# Exercise brief
Set down exactly the lines of the listing below, please, beginning with the first and ending with the line that holds "---- Driving dimensions".

# Material for this exercise

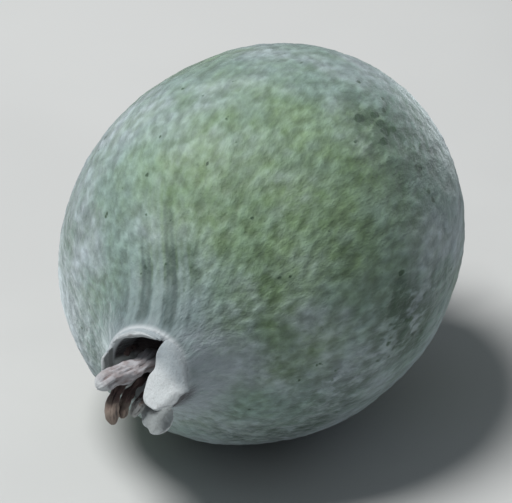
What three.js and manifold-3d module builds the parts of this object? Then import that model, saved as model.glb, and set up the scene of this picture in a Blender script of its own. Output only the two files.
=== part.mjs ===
// A feijoa fruit as picked, lying on its side on a small flat spot.
// Units are millimetres, with +Z up. The origin is on the flat spot, below the fruit's axis.
// The axis runs along Y: the calyx points to -Y and the stalk to +Y.
//
// The fruit is one body. At its calyx end the skin draws in to a short tube around an open cup.
// Four sepals stand on the tube's rim, and the dried style and the last dried stamens stand in
// the cup. A short stub of stalk is left in the dimple at the other end.
import * as THREE from "three";
import { mergeVertices } from "three/addons/utils/BufferGeometryUtils.js";
import Module from "manifold-3d";

const wasm = await Module();
wasm.setup();

// ---- Driving dimensions ----

const HALF_WIDTH = 25; // radius at the waist
const STALK_HALF = 32.3; // waist to the plain oval's pole at the stalk
const CALYX_HALF = 31; // and at the calyx
const AXIS_HEIGHT = 24.25; // above the surface, low enough to leave a small flat spot
const CALYX_TAPER = 0.14; // how much narrower than a plain oval the calyx half gets
const CALYX_OFFSET = { x: 0.7, z: -0.85 }; // the calyx sits a little off the fruit's axis
const LEAN_START = 16; // from the waist to where the skin starts to draw over to it
const FIT_GAP = 0.3; // between pieces that grow out of each other

// The calyx tube and its cup
const RIM_Y = -34;
const RIM_RADIUS = 6;
const RIM_WALL = 1;
const RIM_ROUNDING = RIM_WALL * 0.45; // how far the rim's rounding stands beyond RIM_Y
const CUP_FLOOR_Y = -29.8;
const CUP_FLOOR_RADIUS = 3.8;
const NECK_ANGLE = 60; // degrees round the oval from the waist, where the calyx tube begins

// The dimple that holds the stalk
const DIMPLE_Y = 30.7;
const SHOULDER_ANGLE = 73; // degrees round the oval from the waist, where the dimple begins

// Fineness of the meshes
const ROUND_STEPS = 64;
const OVAL_STEPS = 30;
const CURVE_STEPS = 5;
const SEPAL_STEPS = { across: 8, along: 12 };

// ---- Finishes ----

const SKIN = { color: 0x7d9682, roughness: 0.65 };
const SEPAL_FELT = { color: 0xb9c2c2, roughness: 0.85 };
const STYLE_SKIN = { color: 0xa39a94, roughness: 0.8 };
const STAMEN_SKIN = { color: 0x6d4a40, roughness: 0.85 };
const STALK_BARK = { color: 0x7a7358, roughness: 0.8 };

// ---- Booleans ----

// A closed geometry as a solid that can be cut.
function solidOf(geometry) {
  const bare = geometry.clone();
  bare.deleteAttribute("normal");
  bare.deleteAttribute("uv");
  const merged = mergeVertices(bare, 1e-3);
  return new wasm.Manifold(
    new wasm.Mesh({
      numProp: 3,
      vertProperties: merged.attributes.position.array,
      triVerts: new Uint32Array(merged.index.array),
    }),
  );
}

// A solid as a geometry again.
function geometryOf(solid) {
  const mesh = solid.getMesh();
  const geometry = new THREE.BufferGeometry();
  geometry.setAttribute("position", new THREE.BufferAttribute(mesh.vertProperties, 3));
  geometry.setIndex(new THREE.BufferAttribute(mesh.triVerts, 1));
  geometry.computeVertexNormals();
  return geometry;
}

// ---- The fruit's body ----

// A point on the oval, at an angle from the waist: positive towards the stalk.
function ovalPoint(degrees) {
  const angle = THREE.MathUtils.degToRad(degrees);
  const radius = HALF_WIDTH * Math.cos(angle);
  if (degrees > 0) {
    return new THREE.Vector2(radius, STALK_HALF * Math.sin(angle));
  }
  const taper = 1 - CALYX_TAPER * Math.sin(angle) ** 4;
  return new THREE.Vector2(radius * taper, CALYX_HALF * Math.sin(angle));
}

// The direction along the oval there, towards the stalk.
function ovalDirection(degrees) {
  return ovalPoint(degrees + 1).sub(ovalPoint(degrees - 1)).normalize();
}

// Half of the body's section, as (radius, Y), from the cup's floor round to the dimple's.
function bodyOutline() {
  const mouthRadius = RIM_RADIUS - RIM_WALL;
  const neck = ovalPoint(-NECK_ANGLE);
  const neckHandle = neck.clone().addScaledVector(ovalDirection(-NECK_ANGLE), -4);
  const calyxEnd = new THREE.Path();
  calyxEnd.moveTo(0, CUP_FLOOR_Y);
  calyxEnd.bezierCurveTo(
    CUP_FLOOR_RADIUS * 0.6, CUP_FLOOR_Y + 0.2,
    CUP_FLOOR_RADIUS, CUP_FLOOR_Y - 0.2,
    CUP_FLOOR_RADIUS + 0.2, CUP_FLOOR_Y - 1.5,
  );
  calyxEnd.lineTo(mouthRadius, RIM_Y);
  calyxEnd.bezierCurveTo(
    mouthRadius, RIM_Y - RIM_ROUNDING,
    RIM_RADIUS, RIM_Y - RIM_ROUNDING,
    RIM_RADIUS, RIM_Y,
  );
  calyxEnd.bezierCurveTo(
    RIM_RADIUS + 0.1, RIM_Y + 1.2,
    neckHandle.x, neckHandle.y,
    neck.x, neck.y,
  );

  const oval = [];
  for (let i = 1; i < OVAL_STEPS; i++) {
    oval.push(ovalPoint(THREE.MathUtils.lerp(-NECK_ANGLE, SHOULDER_ANGLE, i / OVAL_STEPS)));
  }

  const shoulder = ovalPoint(SHOULDER_ANGLE);
  const dimple = new THREE.CubicBezierCurve(
    shoulder,
    shoulder.clone().addScaledVector(ovalDirection(SHOULDER_ANGLE), 2.5),
    new THREE.Vector2(2.6, DIMPLE_Y),
    new THREE.Vector2(0, DIMPLE_Y),
  );
  return [...calyxEnd.getPoints(CURVE_STEPS), ...oval, ...dimple.getPoints(CURVE_STEPS + 2)];
}

// A grown fruit is never quite round: how much wider than the oval it is, going round.
function roundness(angle, along) {
  const share = 1 - (along / CALYX_HALF) ** 2; // no change at the ends
  const lobes = 0.011 * Math.cos(2 * angle - 0.5) + 0.007 * Math.cos(3 * angle + 1.1);
  return 1 + Math.max(0, share) * lobes;
}

function bodyGeometry() {
  const turned = new THREE.LatheGeometry(bodyOutline(), ROUND_STEPS);
  const position = turned.attributes.position;
  for (let i = 0; i < position.count; i++) {
    const x = position.getX(i);
    const y = position.getY(i);
    const z = position.getZ(i);
    const scale = roundness(Math.atan2(z, x), y);
    const lean = THREE.MathUtils.smoothstep(-y, LEAN_START, -CUP_FLOOR_Y);
    position.setXYZ(i, x * scale + CALYX_OFFSET.x * lean, y, z * scale + CALYX_OFFSET.z * lean);
  }
  // The flat spot, where its own weight has pressed the skin level
  const surface = new THREE.BoxGeometry(80, 100, 20);
  surface.translate(0, 0, -AXIS_HEIGHT - 10);
  return geometryOf(solidOf(turned).subtract(solidOf(surface)));
}

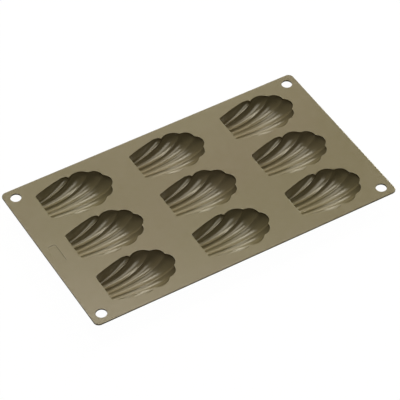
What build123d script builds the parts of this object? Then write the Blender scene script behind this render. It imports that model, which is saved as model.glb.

# Written answer
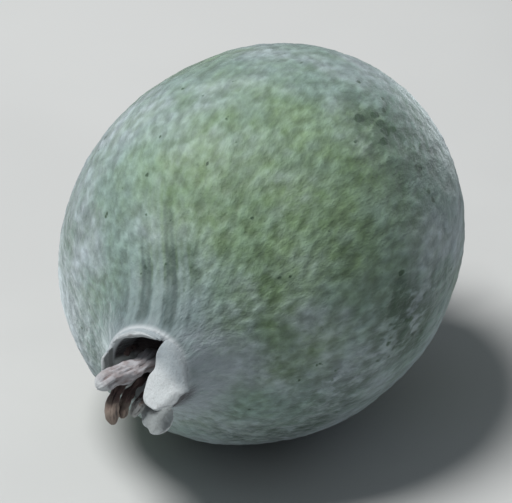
What three.js and manifold-3d module builds the parts of this object? Then import that model, saved as model.glb, and set up the scene of this picture in a Blender script of its own. Output only the two files.
=== part.mjs ===
// A feijoa fruit as picked, lying on its side on a small flat spot.
// Units are millimetres, with +Z up. The origin is on the flat spot, below the fruit's axis.
// The axis runs along Y: the calyx points to -Y and the stalk to +Y.
//
// The fruit is one body. At its calyx end the skin draws in to a short tube around an open cup.
// Four sepals stand on the tube's rim, and the dried style and the last dried stamens stand in
// the cup. A short stub of stalk is left in the dimple at the other end.
import * as THREE from "three";
import { mergeVertices } from "three/addons/utils/BufferGeometryUtils.js";
import Module from "manifold-3d";

const wasm = await Module();
wasm.setup();

// ---- Driving dimensions ----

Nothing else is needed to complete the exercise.